__Dataset records__.
☆ ☆ ☆ ☆

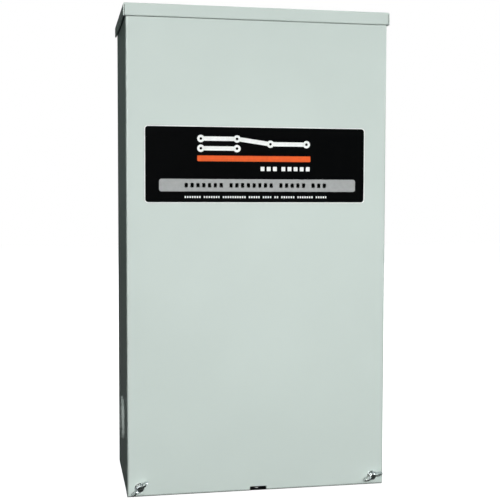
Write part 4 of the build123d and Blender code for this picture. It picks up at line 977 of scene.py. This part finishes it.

☆ ☆ ☆ ☆

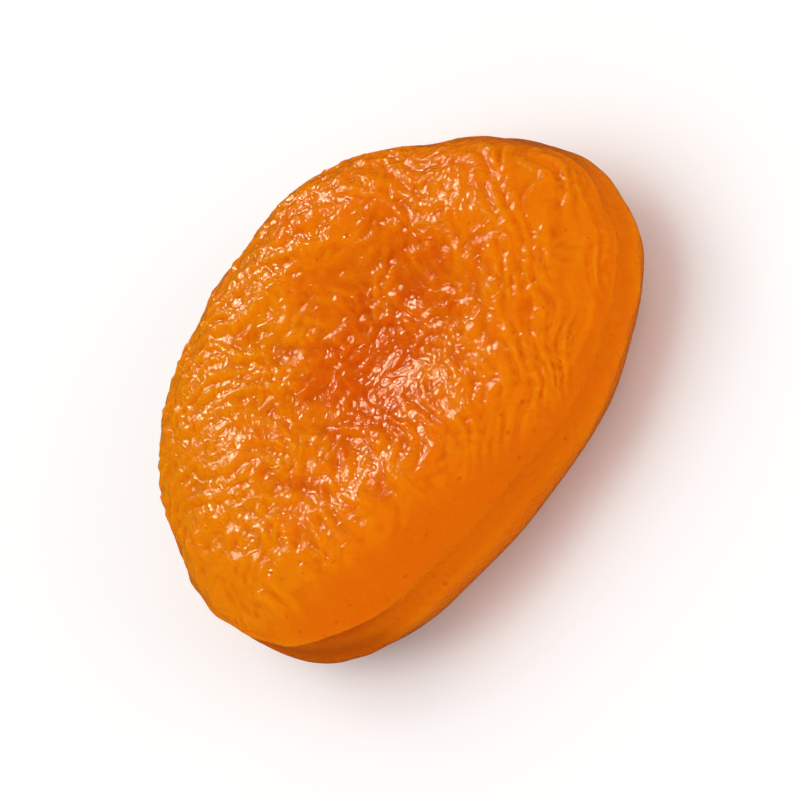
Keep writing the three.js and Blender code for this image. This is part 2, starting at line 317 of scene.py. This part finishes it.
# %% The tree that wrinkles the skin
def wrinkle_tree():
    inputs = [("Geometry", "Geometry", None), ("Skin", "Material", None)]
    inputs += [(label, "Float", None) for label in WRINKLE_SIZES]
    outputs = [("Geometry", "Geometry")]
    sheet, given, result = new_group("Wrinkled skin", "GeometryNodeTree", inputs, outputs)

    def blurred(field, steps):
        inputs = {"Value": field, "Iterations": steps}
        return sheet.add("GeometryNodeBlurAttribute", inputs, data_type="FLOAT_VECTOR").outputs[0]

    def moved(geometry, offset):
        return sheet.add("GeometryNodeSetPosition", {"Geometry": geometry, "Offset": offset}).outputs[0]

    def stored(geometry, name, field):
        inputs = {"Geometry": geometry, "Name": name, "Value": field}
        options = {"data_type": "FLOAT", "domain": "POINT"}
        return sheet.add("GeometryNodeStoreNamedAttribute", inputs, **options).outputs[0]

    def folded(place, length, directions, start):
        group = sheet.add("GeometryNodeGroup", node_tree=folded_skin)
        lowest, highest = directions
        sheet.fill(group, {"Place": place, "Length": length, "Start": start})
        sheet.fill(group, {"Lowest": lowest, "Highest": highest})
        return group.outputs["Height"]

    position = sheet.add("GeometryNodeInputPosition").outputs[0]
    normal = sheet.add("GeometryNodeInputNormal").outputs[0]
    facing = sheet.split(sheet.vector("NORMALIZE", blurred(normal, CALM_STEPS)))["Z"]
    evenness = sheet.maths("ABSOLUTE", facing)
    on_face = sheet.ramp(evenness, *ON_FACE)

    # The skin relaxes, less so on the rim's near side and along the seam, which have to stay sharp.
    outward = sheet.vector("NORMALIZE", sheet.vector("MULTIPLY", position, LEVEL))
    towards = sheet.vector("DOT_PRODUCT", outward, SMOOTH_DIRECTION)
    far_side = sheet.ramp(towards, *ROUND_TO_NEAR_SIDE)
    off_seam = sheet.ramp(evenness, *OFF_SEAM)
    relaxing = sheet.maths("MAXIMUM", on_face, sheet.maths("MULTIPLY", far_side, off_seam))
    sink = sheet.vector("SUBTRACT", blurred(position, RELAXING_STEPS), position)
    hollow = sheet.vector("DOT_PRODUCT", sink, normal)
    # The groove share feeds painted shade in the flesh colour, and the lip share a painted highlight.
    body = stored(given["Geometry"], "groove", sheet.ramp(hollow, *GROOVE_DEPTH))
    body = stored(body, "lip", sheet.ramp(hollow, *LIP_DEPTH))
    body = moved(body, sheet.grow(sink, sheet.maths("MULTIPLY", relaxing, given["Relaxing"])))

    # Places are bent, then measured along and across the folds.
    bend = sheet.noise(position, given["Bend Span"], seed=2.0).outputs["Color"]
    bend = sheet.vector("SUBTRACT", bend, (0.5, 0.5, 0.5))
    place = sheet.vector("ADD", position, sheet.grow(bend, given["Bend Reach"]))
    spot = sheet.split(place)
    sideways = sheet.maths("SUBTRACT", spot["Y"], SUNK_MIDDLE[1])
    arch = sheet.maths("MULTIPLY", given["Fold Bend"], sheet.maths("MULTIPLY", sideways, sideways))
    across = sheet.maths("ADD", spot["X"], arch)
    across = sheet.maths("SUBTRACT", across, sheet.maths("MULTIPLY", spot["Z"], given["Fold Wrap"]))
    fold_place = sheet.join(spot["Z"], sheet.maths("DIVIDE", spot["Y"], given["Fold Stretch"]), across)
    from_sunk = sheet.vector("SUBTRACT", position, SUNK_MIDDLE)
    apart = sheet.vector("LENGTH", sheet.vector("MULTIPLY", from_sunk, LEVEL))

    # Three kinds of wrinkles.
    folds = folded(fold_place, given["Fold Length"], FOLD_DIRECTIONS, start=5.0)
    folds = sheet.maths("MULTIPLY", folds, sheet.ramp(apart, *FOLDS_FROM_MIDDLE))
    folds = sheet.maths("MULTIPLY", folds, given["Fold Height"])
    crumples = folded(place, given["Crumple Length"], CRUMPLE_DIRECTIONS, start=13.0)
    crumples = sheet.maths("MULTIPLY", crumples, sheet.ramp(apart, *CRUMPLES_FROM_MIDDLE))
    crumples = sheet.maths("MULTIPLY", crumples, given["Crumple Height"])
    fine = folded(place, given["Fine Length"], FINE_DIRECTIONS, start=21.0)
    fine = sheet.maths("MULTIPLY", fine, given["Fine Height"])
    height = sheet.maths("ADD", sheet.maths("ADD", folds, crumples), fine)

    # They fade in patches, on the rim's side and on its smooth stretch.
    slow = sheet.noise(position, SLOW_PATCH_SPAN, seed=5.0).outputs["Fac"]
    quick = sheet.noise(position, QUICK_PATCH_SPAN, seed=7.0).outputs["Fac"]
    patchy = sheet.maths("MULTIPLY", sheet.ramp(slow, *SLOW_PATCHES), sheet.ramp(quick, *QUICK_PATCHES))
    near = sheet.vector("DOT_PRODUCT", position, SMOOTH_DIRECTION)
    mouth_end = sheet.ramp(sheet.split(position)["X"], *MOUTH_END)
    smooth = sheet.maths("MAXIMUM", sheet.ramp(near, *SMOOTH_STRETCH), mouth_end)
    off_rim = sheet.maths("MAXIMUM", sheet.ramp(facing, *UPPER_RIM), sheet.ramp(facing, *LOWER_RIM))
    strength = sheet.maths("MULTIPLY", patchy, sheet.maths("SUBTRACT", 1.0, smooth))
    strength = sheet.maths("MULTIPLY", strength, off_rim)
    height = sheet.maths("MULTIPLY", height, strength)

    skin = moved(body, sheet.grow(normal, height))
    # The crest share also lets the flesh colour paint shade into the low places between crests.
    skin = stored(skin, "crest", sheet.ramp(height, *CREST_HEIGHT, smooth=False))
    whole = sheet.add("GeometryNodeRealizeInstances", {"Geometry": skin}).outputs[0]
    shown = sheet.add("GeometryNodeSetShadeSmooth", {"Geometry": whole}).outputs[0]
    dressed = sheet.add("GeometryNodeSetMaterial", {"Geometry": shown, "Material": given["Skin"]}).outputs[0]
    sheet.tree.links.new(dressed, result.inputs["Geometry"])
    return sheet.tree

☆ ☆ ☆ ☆

__Given problem__. Read through the lines above and collect those that contain the string "Blender".

__The answer__.
Write part 4 of the build123d and Blender code for this picture. It picks up at line 977 of scene.py. This part finishes it.
Keep writing the three.js and Blender code for this image. This is part 2, starting at line 317 of scene.py. This part finishes it.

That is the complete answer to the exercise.